I spent some time with the paintings, but they didn’t grab me, except for one portrait of a French flute player that had only one working eye. But what an eye. That eye missed nothing, and that face forgave nothing.
I needed a break, so I went down for a quick coffee, and then found myself in the Greek and Roman sculptures, and realized that, for some reason, this was going to be a 3D visit: sculpture and not painting. I don’t know why, because I know absolutely nothing about sculpture, but that’s what I was meant to see on this trip.

The galleries were crowded, and part of the fun lay in the ludicrous behaviour of the museum visitors. I saw a middle-aged woman of a stolid, no-nonsense bearing, complete with glasses and severe expression, posing for her husband beside an anonymous satyr in full, drunken nudity. I wondered whether this was her fantasy of stepping out, or the husband’s fantasy, as he snapped the camera, of how he still looked. 

There was a gigantic statue of Pallas Athena looking remarkably like a drag queen. And of course the Venus de Milo, posing wearily above a sea of upraised hands holding cell phone cameras.

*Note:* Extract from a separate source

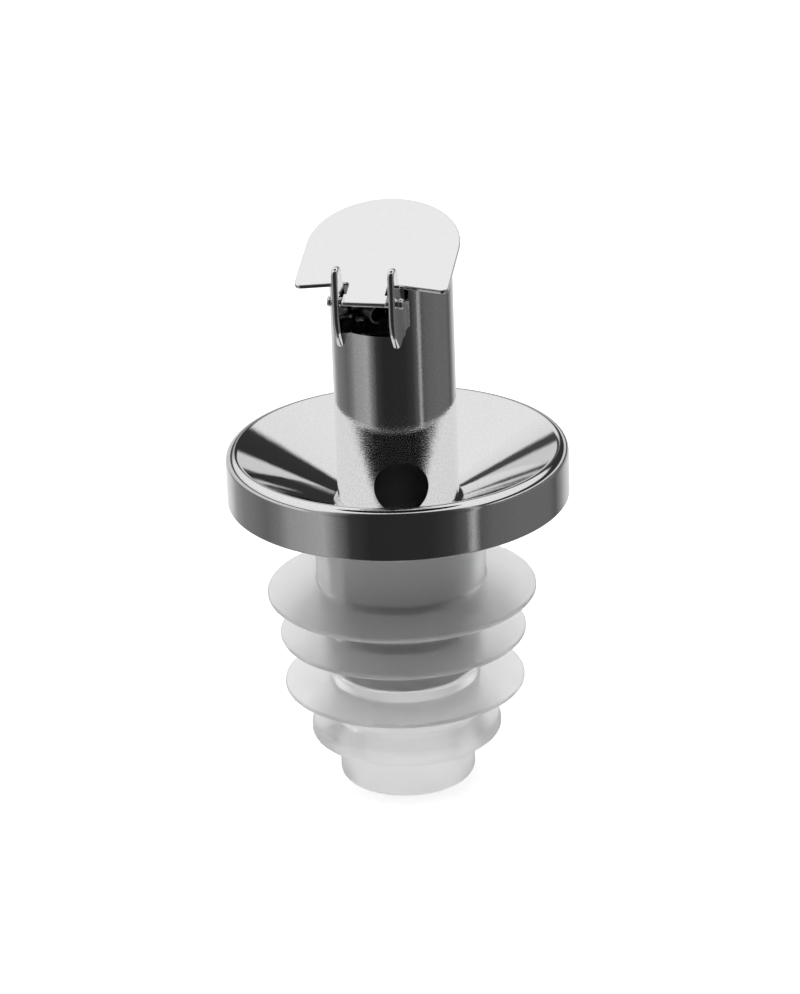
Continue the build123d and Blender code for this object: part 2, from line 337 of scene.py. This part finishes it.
tube = new_object(
    "spout_tube",
    prism(circle(TUBE_R, TUBE_SIDES), upright(TUBE_FOOT, TUBE_STOCK_TOP - TUBE_FOOT)),
    "spout",
)
mouth = [(-FAR, -FAR), (FAR, -FAR), (FAR, 3 * FAR), (-FAR, 3 * FAR)]
cut(tube, prism(mouth, lambda p, k: on_lid(p[0], p[1], LID_UNDER - SEAT_GAP + FAR * k)))
window = [(ear_x(ear_left, y) - WINDOW_SLIP, y) for y in (EAR_FRONT, WINDOW_BACK)]
window += [(ear_x(ear_right, y) + WINDOW_SLIP, y) for y in (WINDOW_BACK, EAR_FRONT)]
cut(tube, prism(window, upright(WINDOW_Z, FAR)))
for base, side in EARS:
    join(tube, ear(base, side))
cut(tube, prism(circle(TUBE_IN, TUBE_SIDES), upright(0, TUBE_STOCK_TOP + FAR)))
for base, side in EARS:
    inner_x = base + side * EAR_SHEET + NOTCH_GAP
    corners = ((0.05, NOTCH_Z), (0.0, NOTCH_TOP), (1.0, NOTCH_TOP), (0.4, NOTCH_Z))
    notch = [(inner_x + side * a, z) for a, z in corners]
    cut(tube, prism(notch, lambda p, k: (p[0], NOTCH_BACK - NOTCH_RUN * k, p[1])))
cut(tube, prism(circle(PIN_HOLE_R, 40, (PIN_Y, PIN_Z)), across_hinge))
hole_turn = math.radians(DRIP_HOLE_TURN)
hole_out = Vector((math.sin(hole_turn), -math.cos(hole_turn), 0))
hole_side = Vector((math.cos(hole_turn), math.sin(hole_turn), 0))
cut(tube, prism(
    circle(DRIP_HOLE_R, 96),
    lambda p, k: hole_side * p[0] + Vector((0, 0, DRIP_HOLE_Z + p[1])) + hole_out * FAR * k,
))
weld(tube)
bevel(tube, TUBE_EDGE, segments=3, angle=45)
split_at(tube, (SEAT_Z, BORE_SHADE_Z))
smooth(tube, 30)
polish_round(tube, ((TUBE_R, 1), (TUBE_IN, -1)))
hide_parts("pour_tube")

# ---------------------------------------------------------------- lid
lid_left, lid_right = LID_SHIFT - LID_HALF, LID_SHIFT + LID_HALF
lid_outline = rounded(
    [(lid_left, LID_ARC_Y, 0), (lid_left, 1.3, 0.7), (-2.15, 2.27, 0.12), (-2.15, 0.35, 0.1),
     (-2.45, 0.35, 0.15), (-2.45, -1.22, 0.25), (2.45, -1.22, 0.25), (2.45, 0.35, 0.15),
     (2.15, 0.35, 0.1), (2.15, 2.27, 0.12), (lid_right, 1.3, 0.7), (lid_right, LID_ARC_Y, 0)],
    steps=5,
)
lid_outline += [Vector((LID_SHIFT + LID_HALF * math.cos(a), LID_ARC_Y + LID_HALF * math.sin(a)))
                for a in (math.pi * k / 96 for k in range(1, 96))]
lid = new_object(
    "lid_plate",
    pillow(lid_outline, lambda p, k: on_lid(p[0], p[1], LID_UNDER + LID_SHEET * k), LID_SHEET, LID_EDGE),
    "flap",
)
cut(lid, prism(circle(PIN_R, 48, (PIN_Y, PIN_Z)), across_hinge))
smooth(lid, 30)
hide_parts("lid")

# ---------------------------------------------------------------- hinge pin, peened at both ends
pin_profile = rounded(
    [(0.0, PIN_HALF, 0), (PIN_HEAD_R, PIN_HALF, 0.25), (PIN_HEAD_R, 3.75, 0.1), (PIN_R, 3.65, 0),
     (PIN_R, -3.6, 0), (PIN_HEAD_R, -3.7, 0.1), (PIN_HEAD_R, -PIN_HALF, 0.25), (0.0, -PIN_HALF, 0)],
    steps=5,
)
bm = revolve([(max(p.x, 0.0005), p.y) for p in pin_profile], even(48))
bmesh.ops.rotate(bm, verts=bm.verts, matrix=Matrix.Rotation(math.radians(90), 3, "Y"))
bmesh.ops.translate(bm, verts=bm.verts, vec=PIN)
pin = new_object("hinge_pin_bar", bm, "flap")
smooth(pin, 40)
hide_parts("hinge_pin")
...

When I was last there, video cams were all the rage: perhaps it’s finally dawned on people that she’s made of marble, and she’s not going to move.  I wanted to give the same advice to the people who would have their pictures taken while gesturing towards a nude statue with looks of comic horror or comic lust.  But then, there's a picture somewhere of me trying to hold up the leaning tower of Pisa, so I'm in a glass house.  At least it wasn't like the school trip in the Canadian War Museum, with giggling teenagers having their smiling pictures taken against a panoramic depiction of Passchendaele.

But it was the faces that grabbed me. Caligula, with lean features that suggest both scholarly zeal and intense emotion. If I were casting the role of Angelo in Measure for Measure, I’d want someone who looked like that. Agrippa, looking fearfully intelligent and quite mean. A wonderful version of Hadrian, looking the essence of the engineer: eyes that measure everything they see, a face set in competent resignation, and a mind behind it perpetually calculating. Looking at this guy, you could imagine him going out and building that wall all by himself.

Above all, 2 different busts of Marcus Aurelius. I’m not familiar with Aurelius, except as he’s reported in Machiavelli. But I kept going back to look at his face. There was a world of thought in that face, as well as tons of sadness.

All in all, I felt a frustration similar to that I felt in the crypt beneath the Pantheon: wishing that these people could still talk. But this frustration was more enjoyable, because in a sense the faces were talking. The voices didn’t belong to the originals, so much as to the artists who appropriated and interpreted the originals. But the galleries were full of voices, and I was almost maddened by the fact that I couldn’t hear what they were saying.

After the Louvre, I walked through the Tuileries, wishing irreverently that the French weren’t quite so fond of wide open not-very-shady gardens. I found the trees and lingered in the shade, and then proceeded to walk for miles in the city off the Rue de Rivoli. I tried to get a ticket for the Opera Garnier, but it was a black tie gala, and I was decidedly underdressed.

1 comment:

  1. Sounds like an amazing day at the louvre. Only you could have such intense conversations and insights with marble sculptures!